Cette élection présidentielle en Roumanie clôt une année électorale sans précédent en Europe, où l’extrême droite a partout consolidé son statut de “phénomène ascendant”. “Le problème de l’extrême droite en Europe ne cède pas”, résume Alessio Giussani, le rédacteur en chef du Green European Journal, dans la dernière édition consacrée à l’extrême droite.
“Les élections européennes en juin ont abouti au Parlement européen le plus à droite de l'histoire. Les partis politiques de la droite dure participent à des gouvernements dans plus d’un quart des pays membres de l’UE [...] Même les deux exceptions dans la montée des forces d’extrême droite que constituaient l’Espagne et le Portugal se conforment désormais à la règle”, écrit-il. Sans compter la réélection de Trump outre-Atlantique, “accueillie avec jubilation par ses alliés transatlantiques”.
Si l’attrait du populisme de droite n’est pas nouveau en Europe, “c'est principalement en influençant les narratifs que l'extrême droite a consolidé son succès. La révolution numérique et la crise des médias traditionnels ont ouvert une ère de possibilités infinies pour les idéologues de droite, les militants sans scrupules et les entrepreneurs politiques.
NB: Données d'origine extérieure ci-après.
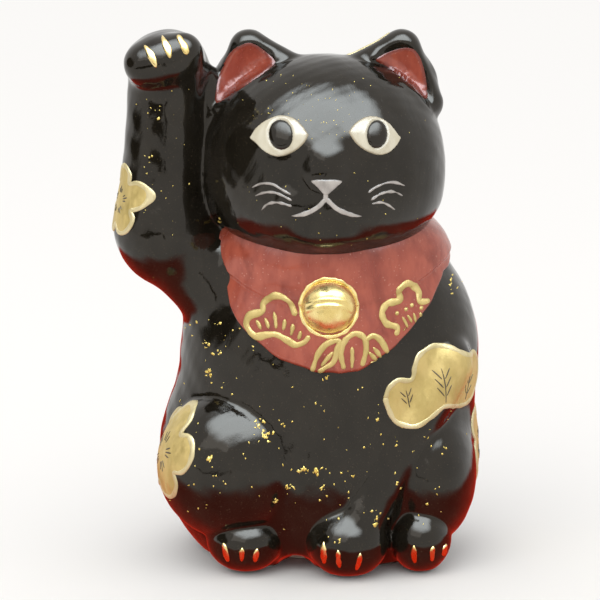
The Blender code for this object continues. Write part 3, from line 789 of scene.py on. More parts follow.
def inside(outline, places):
    """Which places lie within a closed outline."""
    corners = np.array(outline, float)
    ends = np.roll(corners, -1, axis=0)
    x, y = places[:, None, 0], places[:, None, 1]
    spans = (corners[:, 1] > y) != (ends[:, 1] > y)
    rise = np.where(ends[:, 1] == corners[:, 1], 1e-9, ends[:, 1] - corners[:, 1])
    cross = x < (ends[:, 0] - corners[:, 0]) * (y - corners[:, 1]) / rise + corners[:, 0]
    return (spans & cross).sum(axis=1) % 2 == 1


def flowing(line, spacing, closed=False, keep=()):
    """A line through these points with a smooth bend at each, or a corner at the points in keep."""
    line = np.array(line, float)
    count = len(line)
    result = []
    for index in range(count if closed else count - 1):
        if closed:
            before, start, end, after = (line[(index + step) % count] for step in (-1, 0, 1, 2))
        else:
            start, end = line[index], line[index + 1]
            before = line[index - 1] if index > 0 else 2 * start - end
            after = line[index + 2] if index + 2 < count else 2 * end - start
        if index in keep:
            before = 2 * start - end
        if (index + 1) % count in keep:
            after = 2 * end - start
        steps = max(2, int(np.linalg.norm(end - start) / spacing))
        for share in np.arange(steps) / steps:
            pull = np.array([-share + 2 * share**2 - share**3, 2 - 5 * share**2 + 3 * share**3,
                             share + 4 * share**2 - 3 * share**3, share**3 - share**2]) / 2
            result.append(pull[0] * before + pull[1] * start + pull[2] * end + pull[3] * after)
    if not closed:
        result.append(line[-1])
    return np.array(result)


def rim_of(faces):
    """The edges that belong to one face only, each in that face's direction."""
    used = {(face[i], face[(i + 1) % len(face)]) for face in faces for i in range(len(face))}
    return [edge for edge in used if (edge[1], edge[0]) not in used]


def film(hits, out, height, sunk, faces, from_edge):
    """A closed film: its top stands height above the surface and its underside is sunk below it."""
    count = len(hits)
    top = hits + out * height[:, None]
    bottom = hits - out * sunk
    walls = [(b, a, a + count, b + count) for a, b in rim_of(faces)]
    under = [tuple(corner + count for corner in reversed(face)) for face in faces]
    inward = np.concatenate([from_edge, from_edge * 0])
    return np.concatenate([top, bottom]), list(faces) + under + walls, inward


def film_mesh(name, parts):
    """Several films as one mesh in frame metres, facing outwards."""
    points = []
    faces = []
    edges = []
    for spots, corners, from_edge in parts:
        first = sum(len(batch) for batch in points)
        points.append(spots)
        faces += [tuple(first + corner for corner in face) for face in corners]
        edges.append(from_edge)
    mesh = bpy.data.meshes.new(name)
    mesh.from_pydata(placed(np.concatenate(points)).tolist(), [], faces)
    bm = bmesh.new()
    bm.from_mesh(mesh)
    bmesh.ops.recalc_face_normals(bm, faces=bm.faces)
    bm.to_mesh(mesh)
    bm.free()
    attribute = mesh.attributes.new("from_edge", "FLOAT", "POINT")
    attribute.data.foreach_set("value", np.concatenate(edges).astype(np.float32))
    return mesh


def pad_film(
    outline, view=FRONT, tree=None, thickness=0.3, grain=0.5, edge=0.5, dome=0.0, relief=None, sunk=0.35,
):
    """A painted area. edge is how far in its rim is rounded and dome lifts the middle.

    relief(places) adds height to each place.
    """
    outline = np.array(outline, float)
    low, high = outline.min(axis=0), outline.max(axis=0)
    grid = np.array([
        (a + (grain / 2 if row % 2 else 0), b)
        for row, b in enumerate(np.arange(low[1] + grain / 2, high[1], grain * 0.87))
        for a in np.arange(low[0] + grain / 2, high[0], grain)
    ])
    grid = grid[inside(outline, grid)]
    grid = grid[distance_to(outline, grid) > grain * 0.45]
    count = len(outline)
    sides = [(index, (index + 1) % count) for index in range(count)]
    flat, _, faces, _, _, _ = delaunay_2d_cdt(
        [Vector(corner) for corner in [*outline, *grid]], sides, [], 1, 1e-5,
    )
    flat = np.array([tuple(place) for place in flat])
    hits, out = dropped(flat, view, tree or CLAY_TREE)
    from_edge = distance_to(outline, flat)
    share = np.clip(from_edge / edge, 0, 1)
    height = thickness * np.sqrt(1 - (1 - share) ** 2) - 0.05 * (1 - share)
    if dome:
        height = height + dome * np.sqrt(np.clip(1 - (1 - from_edge / from_edge.max()) ** 2, 0, 1))
    if relief:
        height = height + relief(flat)
    return film(hits, out, height, sunk, [tuple(face) for face in faces], from_edge)


BRUSH_ROWS = np.array([-1.0, -0.82, -0.5, 0.0, 0.5, 0.82, 1.0])


def stroke_film(
    line, width, view=FRONT, tree=None, thickness=0.28, tips=(0.35, 0.35), wobble=0.12, seed=1, spacing=0.3,
):
    """One stroke of a loaded brush. tips are the shares of the width left at its start and end."""
    random = np.random.default_rng(seed)
    line = flowing(line, spacing)
    along = np.gradient(line, axis=0)
    along /= np.linalg.norm(along, axis=1)[:, None]
    side = np.stack([-along[:, 1], along[:, 0]], axis=1)
    travel = np.concatenate([[0], np.cumsum(np.linalg.norm(np.diff(line, axis=0), axis=1))])
    total = travel[-1]
    tip = width * 0.5
    left = total - travel
    round_start, round_end = (
        np.sqrt(np.clip(1 - (1 - gap / tip) ** 2, 0, 1) * (gap < tip) + (gap >= tip))
        for gap in (travel, left)
    )
    share = travel / total
    swell = tips[0] + (1 - tips[0]) * np.clip(share / 0.3, 0, 1) ** 0.8
    swell = np.minimum(swell, tips[1] + (1 - tips[1]) * np.clip((1 - share) / 0.3, 0, 1) ** 0.8)
    waves = sum(
        random.normal() * np.sin(travel * pace + random.uniform(0, 6.28)) for pace in (0.9, 1.7, 3.1)
    )
    half = width / 2 * swell * (1 + wobble * 0.5 * waves) * np.minimum(round_start, round_end)
    half = np.maximum(half, 0.03)
    flat = np.concatenate([line + side * (half * row)[:, None] for row in BRUSH_ROWS])
    hits, out = dropped(flat, view, tree or CLAY_TREE)
    profile = np.sqrt(np.clip(1 - BRUSH_ROWS**2, 0, 1)) - 0.12
    height = np.concatenate([thickness * np.minimum(1, half / (width * 0.25)) * level for level in profile])
    from_edge = np.concatenate([half * (1 - abs(row)) for row in BRUSH_ROWS])
    count = len(line)
    faces = []
    for row in range(len(BRUSH_ROWS) - 1):
        for index in range(count - 1):
            near = row * count + index
            faces.append((near, near + 1, near + 1 + count, near + count))
    return film(hits, out, height, 0.3, faces, from_edge)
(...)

Les guerres culturelles contre des ennemis réels ou imaginaires [...] servent à masquer les divisions au sein de l'extrême droite et le fossé entre sa rhétorique et son bilan largement favorable à l'élite. Si l'insécurité économique est à l'origine du soutien à l'extrême droite, c’est la panique culturelle qui en constitue le carburant”, avance Giussani.
Mais, selon lui, il ne faut pas pour autant surestimer l’attrait de l’extrême droite : “la meilleure façon d'affronter [cette dernière] n'est peut-être pas de se concentrer sur ses récits pour les contrer, mais plutôt de trouver le courage de regarder ailleurs : de se concentrer moins sur ce à quoi nous nous opposons et davantage sur le monde que nous désirons” conclut-il.